How pitiable appear to-day all the sordid, petty intrigues of Milioukov, of Tchernov, of Dan, whose newspapers published on “the hopeless condition” of Lenin, so many articles expressing malicious joy in each line! How ridiculous these people appear again in publishing information on the “crisis in our party” and the “struggle for power” amongst us! Milioukov has printed numerous articles in his Paris daily on the health of Lenin written as if they were medical diagnoses. Such chosen morsels from this collection deserve to be preserved in the literature of humor. In its entirety, the campaign of false news and lies conducted by the bourgeois press at the time of the illness of Lenin summarizes all the campaigns of this kind directed against the power of the Soviets.

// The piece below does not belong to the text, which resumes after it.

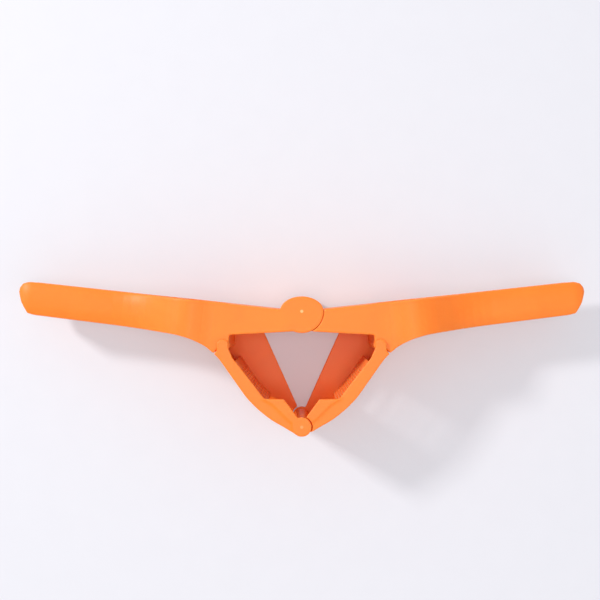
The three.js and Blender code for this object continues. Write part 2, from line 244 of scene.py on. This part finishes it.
def soften(piece, voxel, steps):
    """Turns a sharp solid into a moulding with small radii on every edge."""
    weld = piece.modifiers.new("weld", "WELD")
    weld.merge_threshold = 1e-6
    grid = piece.modifiers.new("grid", "REMESH")
    grid.mode = "VOXEL"
    grid.voxel_size = voxel
    relax = piece.modifiers.new("relax", "SMOOTH")
    relax.factor = 0.5
    relax.iterations = steps
    apply_modifiers(piece)
    for polygon in piece.data.polygons:
        polygon.use_smooth = True


def finish_piece(piece, material, slot, body, *nodes):
    piece.data.materials.clear()
    piece.data.materials.append(material)
    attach(piece, body)
    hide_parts(*nodes)
    return piece


def arm_place(co, side):
    """(along, down) of a point in an arm's own side view; side is -1 for the left arm and 1 for the right."""
    x = (co.x - MAIN_HINGE.x) * side
    y = co.y - MAIN_HINGE.y
    along = x * math.cos(ARM_SLOPE) + y * math.sin(ARM_SLOPE)
    down = x * math.sin(ARM_SLOPE) - y * math.cos(ARM_SLOPE)
    return along, down


def ease(value, start, end):
    t = min(1.0, max(0.0, (value - start) / (end - start)))
    return t * t * (3.0 - 2.0 * t)


def shape_arm(piece, side):
    """Eases the shoulder's ramp, and rounds the broad faces of the handle across its thickness."""
    middle = MAIN_HINGE.z
    for vertex in piece.data.vertices:
        along, down = arm_place(vertex.co, side)
        half = abs(vertex.co.z - middle)
        straight = min(1.0, max(0.0, (along - RAMP_START) / RAMP_LENGTH))
        eased = ease(along, RAMP_START, EASED_RAMP_END)
        lowered = HEAD_INSET * (straight - eased) * ease(half, *RAMP_DEPTHS)
        across = abs(down - HANDLE_HALF_THICKNESS) / HANDLE_HALF_THICKNESS
        crown = HANDLE_CROWN * ease(along, CROWN_START, CROWN_FULL) * min(CROWN_LIMIT, across) ** CROWN_POWER
        new_half = half - lowered - crown * min(1.0, half / CROWN_HALF_DEPTH)
        vertex.co.z = middle + math.copysign(new_half, vertex.co.z - middle)


def make_arm(name, side):
    piece = copy_of(name, f"{name}_moulding")
    soften(piece, MOULDED_VOXEL, EDGE_SMOOTHING)
    shape_arm(piece, side)
    finish_piece(piece, ARM_PLASTIC, "arm_plastic", name, name)


def make_jaw(side):
    piece = copy_of(f"{side}_press_jaw", f"{side}_jaw_moulding")
    soften(piece, MOULDED_VOXEL, EDGE_SMOOTHING)
    finish_piece(piece, JAW_PLASTIC, "jaw_plastic", f"{side}_jaw", f"{side}_press_jaw")


def bevelled(node, name, width):
    piece = copy_of(node, name)
    weld = piece.modifiers.new("weld", "WELD")
    weld.merge_threshold = 1e-6
    flat = piece.modifiers.new("flat", "DECIMATE")
    flat.decimate_type = "DISSOLVE"
    flat.angle_limit = math.radians(0.5)
    bevel = piece.modifiers.new("bevel", "BEVEL")
    bevel.width = width
    bevel.segments = 2
    bevel.limit_method = "ANGLE"
    bevel.angle_limit = math.radians(40)
    apply_modifiers(piece)
    return piece


def make_strainer(side):
    node = f"{side}_strainer_panel"
    piece = bevelled(node, f"{side}_strainer_liner", 0.25 * MM)
    finish_piece(piece, STRAINER_PLASTIC, "strainer_plastic", f"{side}_jaw", node)


def make_pins():
    bodies = {"main_hinge_pin": "left_arm", "left_corner_pin": "left_arm",
              "right_corner_pin": "right_arm", "lower_hinge_pin": "left_jaw"}
    for node, body in bodies.items():
        piece = bevelled(node, f"{node}_ground", 0.4 * MM)
        finish_piece(piece, PIN_STEEL, "pin_steel", body, node)


def dress_washers():
    for node, obj in frame["nodes"].items():
        if "washer" in node:
            obj.data.materials.clear()
            obj.data.materials.append(WASHER_PLASTIC)


make_arm("left_arm", -1)
make_arm("right_arm", 1)
make_jaw("left")
make_jaw("right")
make_strainer("left")
make_strainer("right")
make_pins()
dress_washers()


# ---- floor, light and camera ----
def make_floor():
    bpy.ops.mesh.primitive_plane_add(size=FLOOR_SIZE, location=(0, 0, 0))
    floor = bpy.context.object
    floor.name = "floor"
    material, tree, shader = new_material("floor_white")
    speck = add(tree, "ShaderNodeTexNoise", Scale=40.0)
    place = add(tree, "ShaderNodeTexCoord")
    tree.links.new(place.outputs["Object"], speck.inputs["Vector"])
    tint = ramp(tree, speck.outputs["Fac"], 0.2, 0.8, (0.575, 0.575, 0.615, 1.0), (0.585, 0.585, 0.625, 1.0))
    tree.links.new(tint.outputs["Color"], shader.inputs["Base Color"])
    shader.inputs["Roughness"].default_value = 0.9
    shader.inputs["Specular IOR Level"].default_value = 0.1
    shader.inputs["Emission Color"].default_value = (0.96, 0.96, 1.0, 1.0)
    shader.inputs["Emission Strength"].default_value = 0.17
    floor.data.materials.append(material)


def area_light(name, place, target, size, power, colour=(1, 1, 1)):
    data = bpy.data.lights.new(name, "AREA")
    data.size = size
    data.energy = power
    data.color = colour
    light = bpy.data.objects.new(name, data)
    bpy.context.scene.collection.objects.link(light)
    light.location = place
    light.rotation_euler = (Vector(target) - Vector(place)).to_track_quat("-Z", "Y").to_euler()


def make_light():
    world = bpy.data.worlds.new("studio")
    world.use_nodes = True
    world.node_tree.nodes["Background"].inputs["Color"].default_value = (0.975, 0.975, 1.0, 1.0)
    world.node_tree.nodes["Background"].inputs["Strength"].default_value = 0.70
    bpy.context.scene.world = world
    bpy.context.scene.view_settings.view_transform = "Standard"
    area_light("key", (-1.90, 1.16, 1.58), (0, 0, 0.03), 0.34, 44.0, (1.0, 0.985, 0.96))
    area_light("fill", (0.9, -0.7, 1.3), (0, 0, 0.0), 1.2, 3.0)
    area_light("overhead", (0.0, 0.0, 1.6), (0, 0, 0.0), 0.5, 5.0)


def make_camera():
    data = bpy.data.cameras.new("camera")
    data.sensor_width = SENSOR
    data.lens = LENS
    data.clip_start = 0.01
    camera = bpy.data.objects.new("camera", data)
    bpy.context.scene.collection.objects.link(camera)
    camera.location = CAMERA_FOCUS + Vector((0, 0, CAMERA_DISTANCE))
    camera.rotation_euler = (0, 0, 0)
    bpy.context.scene.camera = camera


make_floor()
make_light()
make_camera()

bpy.context.view_layer.update()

His convalescence over, the captain returns to his post of command. The entire crew of the great ship from the first to the last man will retake courage. I do not exaggerate. Our entire party, and with it the best elements of the Russian workers and peasants, will heartily cheer the return of Vladimir Illitch to his daily tasks. The class-conscious workers of all countries will rejoice with us at this new defeat of our enemies.